Only the lines from the one with "shutter_button();" through the one with "cad_parts[node].hide_render = cad_parts[node].hide_viewport" are to be restated, word for word, with both of them included.

Dataset extract:
* * *

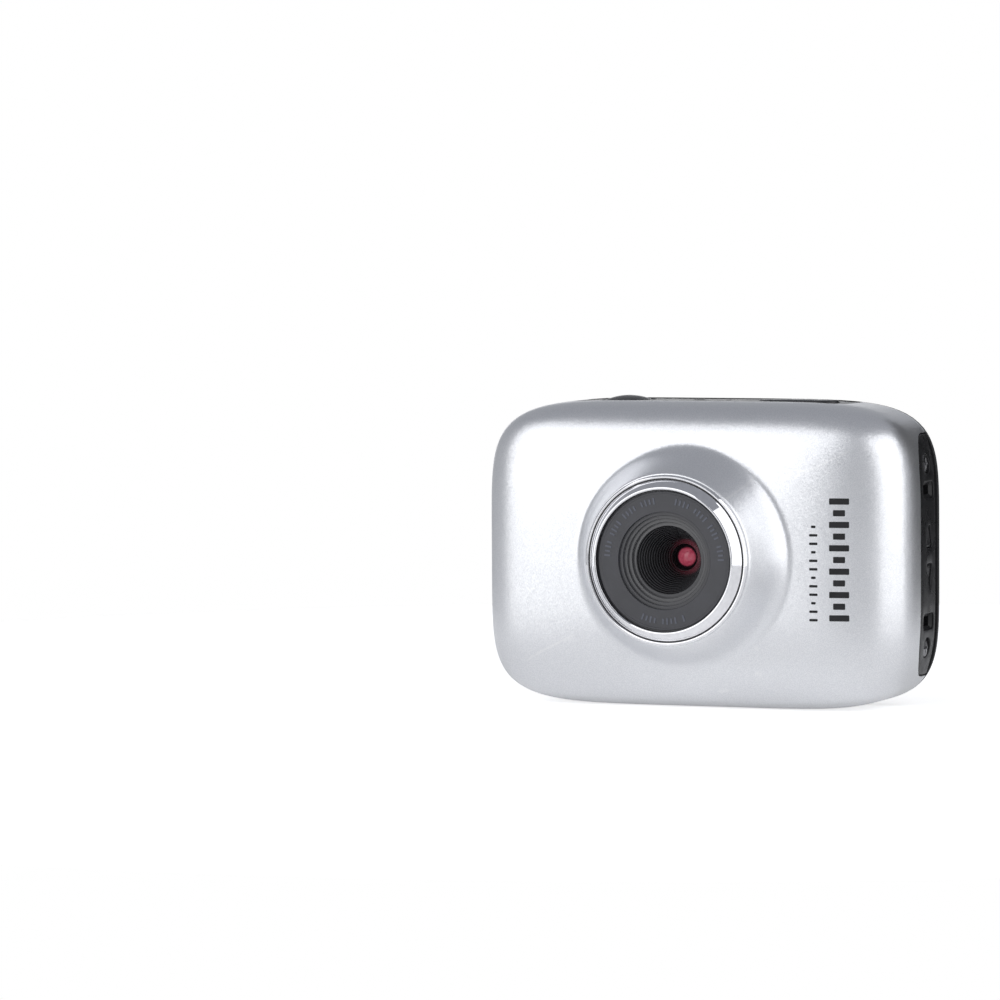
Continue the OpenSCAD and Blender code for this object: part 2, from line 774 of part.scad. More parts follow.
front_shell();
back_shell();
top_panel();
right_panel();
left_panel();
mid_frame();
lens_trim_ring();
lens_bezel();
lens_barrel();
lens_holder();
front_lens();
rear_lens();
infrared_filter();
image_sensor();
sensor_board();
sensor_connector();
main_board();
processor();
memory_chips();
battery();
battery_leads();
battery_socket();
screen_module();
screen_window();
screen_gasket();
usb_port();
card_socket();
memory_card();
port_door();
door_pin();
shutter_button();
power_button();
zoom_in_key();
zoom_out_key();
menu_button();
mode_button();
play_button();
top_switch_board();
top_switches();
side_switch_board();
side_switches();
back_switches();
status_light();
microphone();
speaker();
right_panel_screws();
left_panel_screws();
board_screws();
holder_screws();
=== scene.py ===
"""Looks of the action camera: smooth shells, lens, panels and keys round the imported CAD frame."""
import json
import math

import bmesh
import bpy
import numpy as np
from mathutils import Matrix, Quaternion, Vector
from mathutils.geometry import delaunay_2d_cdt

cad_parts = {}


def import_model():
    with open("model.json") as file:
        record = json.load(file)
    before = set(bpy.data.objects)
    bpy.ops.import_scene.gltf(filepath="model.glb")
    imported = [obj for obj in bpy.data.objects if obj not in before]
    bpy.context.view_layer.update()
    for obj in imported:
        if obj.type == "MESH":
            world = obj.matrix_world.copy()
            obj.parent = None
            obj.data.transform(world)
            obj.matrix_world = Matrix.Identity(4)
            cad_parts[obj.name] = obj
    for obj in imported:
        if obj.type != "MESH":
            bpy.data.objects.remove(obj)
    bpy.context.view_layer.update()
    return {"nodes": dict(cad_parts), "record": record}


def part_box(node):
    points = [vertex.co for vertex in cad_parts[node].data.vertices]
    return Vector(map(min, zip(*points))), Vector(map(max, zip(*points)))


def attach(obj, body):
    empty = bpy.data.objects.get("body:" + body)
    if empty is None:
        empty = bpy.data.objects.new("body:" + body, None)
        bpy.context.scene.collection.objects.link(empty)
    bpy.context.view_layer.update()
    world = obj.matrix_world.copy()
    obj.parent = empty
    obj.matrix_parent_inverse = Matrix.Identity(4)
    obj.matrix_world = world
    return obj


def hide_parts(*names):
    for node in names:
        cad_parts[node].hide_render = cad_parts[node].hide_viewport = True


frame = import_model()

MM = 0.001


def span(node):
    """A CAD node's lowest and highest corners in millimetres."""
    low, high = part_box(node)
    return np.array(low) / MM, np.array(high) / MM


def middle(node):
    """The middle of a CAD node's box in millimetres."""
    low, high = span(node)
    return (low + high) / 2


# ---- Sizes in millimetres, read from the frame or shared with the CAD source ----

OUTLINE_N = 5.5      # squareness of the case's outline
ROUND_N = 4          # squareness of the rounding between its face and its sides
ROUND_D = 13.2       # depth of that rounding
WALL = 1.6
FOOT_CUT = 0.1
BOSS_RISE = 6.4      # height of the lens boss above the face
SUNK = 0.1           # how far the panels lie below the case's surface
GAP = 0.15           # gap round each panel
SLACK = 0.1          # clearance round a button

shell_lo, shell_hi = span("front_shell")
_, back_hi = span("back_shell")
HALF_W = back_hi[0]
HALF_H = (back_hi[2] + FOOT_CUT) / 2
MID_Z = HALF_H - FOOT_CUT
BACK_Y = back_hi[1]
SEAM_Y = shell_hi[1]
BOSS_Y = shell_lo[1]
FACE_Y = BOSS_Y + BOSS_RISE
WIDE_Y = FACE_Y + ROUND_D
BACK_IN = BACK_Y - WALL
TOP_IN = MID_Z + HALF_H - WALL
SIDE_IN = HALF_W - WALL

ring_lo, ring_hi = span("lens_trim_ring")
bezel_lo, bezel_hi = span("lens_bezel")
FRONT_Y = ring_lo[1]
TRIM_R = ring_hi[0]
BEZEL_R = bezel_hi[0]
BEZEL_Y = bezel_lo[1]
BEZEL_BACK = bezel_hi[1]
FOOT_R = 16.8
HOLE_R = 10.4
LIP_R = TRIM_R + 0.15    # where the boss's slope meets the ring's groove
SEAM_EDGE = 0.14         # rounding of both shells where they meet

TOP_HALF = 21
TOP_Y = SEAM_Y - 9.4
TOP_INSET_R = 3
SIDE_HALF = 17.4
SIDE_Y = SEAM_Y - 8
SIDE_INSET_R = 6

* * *

Exercise answer:
shutter_button();
power_button();
zoom_in_key();
zoom_out_key();
menu_button();
mode_button();
play_button();
top_switch_board();
top_switches();
side_switch_board();
side_switches();
back_switches();
status_light();
microphone();
speaker();
right_panel_screws();
left_panel_screws();
board_screws();
holder_screws();
=== scene.py ===
"""Looks of the action camera: smooth shells, lens, panels and keys round the imported CAD frame."""
import json
import math

import bmesh
import bpy
import numpy as np
from mathutils import Matrix, Quaternion, Vector
from mathutils.geometry import delaunay_2d_cdt

cad_parts = {}


def import_model():
    with open("model.json") as file:
        record = json.load(file)
    before = set(bpy.data.objects)
    bpy.ops.import_scene.gltf(filepath="model.glb")
    imported = [obj for obj in bpy.data.objects if obj not in before]
    bpy.context.view_layer.update()
    for obj in imported:
        if obj.type == "MESH":
            world = obj.matrix_world.copy()
            obj.parent = None
            obj.data.transform(world)
            obj.matrix_world = Matrix.Identity(4)
            cad_parts[obj.name] = obj
    for obj in imported:
        if obj.type != "MESH":
            bpy.data.objects.remove(obj)
    bpy.context.view_layer.update()
    return {"nodes": dict(cad_parts), "record": record}


def part_box(node):
    points = [vertex.co for vertex in cad_parts[node].data.vertices]
    return Vector(map(min, zip(*points))), Vector(map(max, zip(*points)))


def attach(obj, body):
    empty = bpy.data.objects.get("body:" + body)
    if empty is None:
        empty = bpy.data.objects.new("body:" + body, None)
        bpy.context.scene.collection.objects.link(empty)
    bpy.context.view_layer.update()
    world = obj.matrix_world.copy()
    obj.parent = empty
    obj.matrix_parent_inverse = Matrix.Identity(4)
    obj.matrix_world = world
    return obj


def hide_parts(*names):
    for node in names:
        cad_parts[node].hide_render = cad_parts[node].hide_viewport = True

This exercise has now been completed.